Aufgegriffen werden nämlich eben auch die Fragen rund um Privatsphäre, Datensicherheit und die vielleicht eintretende Überschöpfung der Menschen durch einen "Overload" an den träumerischen Vorstellungen der Social-Media-Welt und des ernüchternden Alltags. Wie stark soll sich der Mensch noch mit anderen Messen, bis er dem nicht mehr standhalten kann? Und wenn es jeder Einzelne nicht mehr kann, dann hat die Gesellschaft im Ganzen auch eine eher schwierige Zukunft vor sich.
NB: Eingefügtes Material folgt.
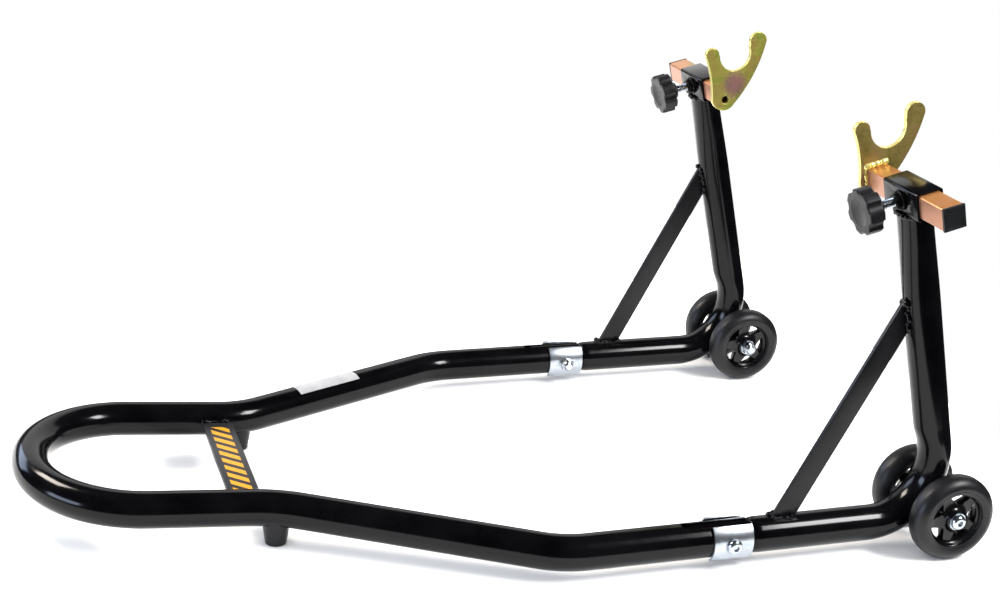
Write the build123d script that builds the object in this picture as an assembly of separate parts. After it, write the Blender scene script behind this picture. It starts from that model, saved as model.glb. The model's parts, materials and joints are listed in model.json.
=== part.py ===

“Dass der Staat gefordert ist, selbst viel aktiver auf den Plan zu treten, zu regulieren, Anreize richtig zu setzen und den Sozialstaat komplett umzubauen. Und dass er die Menschen nicht orientierungslos lassen darf beim Übergang von der klassischen Arbeits- und Leistungsgesellschaft zu einer neuen Gesellschaft.” S.25

Insgesamt: Ein Sachbuch, das den Nerv der Zeit trifft. Die sich weiter entwickelnde und fortführende Digitalisierung ist natürlich nicht aufzuhalten, aber hier werden einige Denkansätze angestoßen, die aufzeigen, dass man sich nicht allem völlig unüberlegt hingeben sollte. Hinsichtlich dieses Fortschritts werden Szenarien in beinahe allen Gebieten der Gesellschaft aufgegriffen. Wie ist unser Privatleben und privater Konsum davon betroffen? Wo müsste die Politik eingreifen? Wie wirkt sich dies auf unsere zukünftige Arbeitswelt aus? Wie soll man die Masse an Stromverbrauch überhaupt stemmen? Kann man in den nächsten Jahren überhaupt eine so schnelle Umsetzung in Angriff nehmen ohne einen vorher eintretenden "Kollaps" zu riskieren? Viele wichtige und interessante Fragen, die vielleicht auf den ersten Blick sehr negativ wirken, aber eigentlich das Gegenteil bewirken sollen. Denn greifen wir früh genug an den Problemstellen mit an, kann uns die Digitalisierung tatsächlich einige Vorteile bieten. Der Erzählstil fordert den Leser zudem nicht dazu auf, allem zuzustimmen, sondern sich in verschiedene Richtungen umzusehen und sich selbst mit diesen aufgeworfenen Fragen zu beschäftigen, die uns betreffen.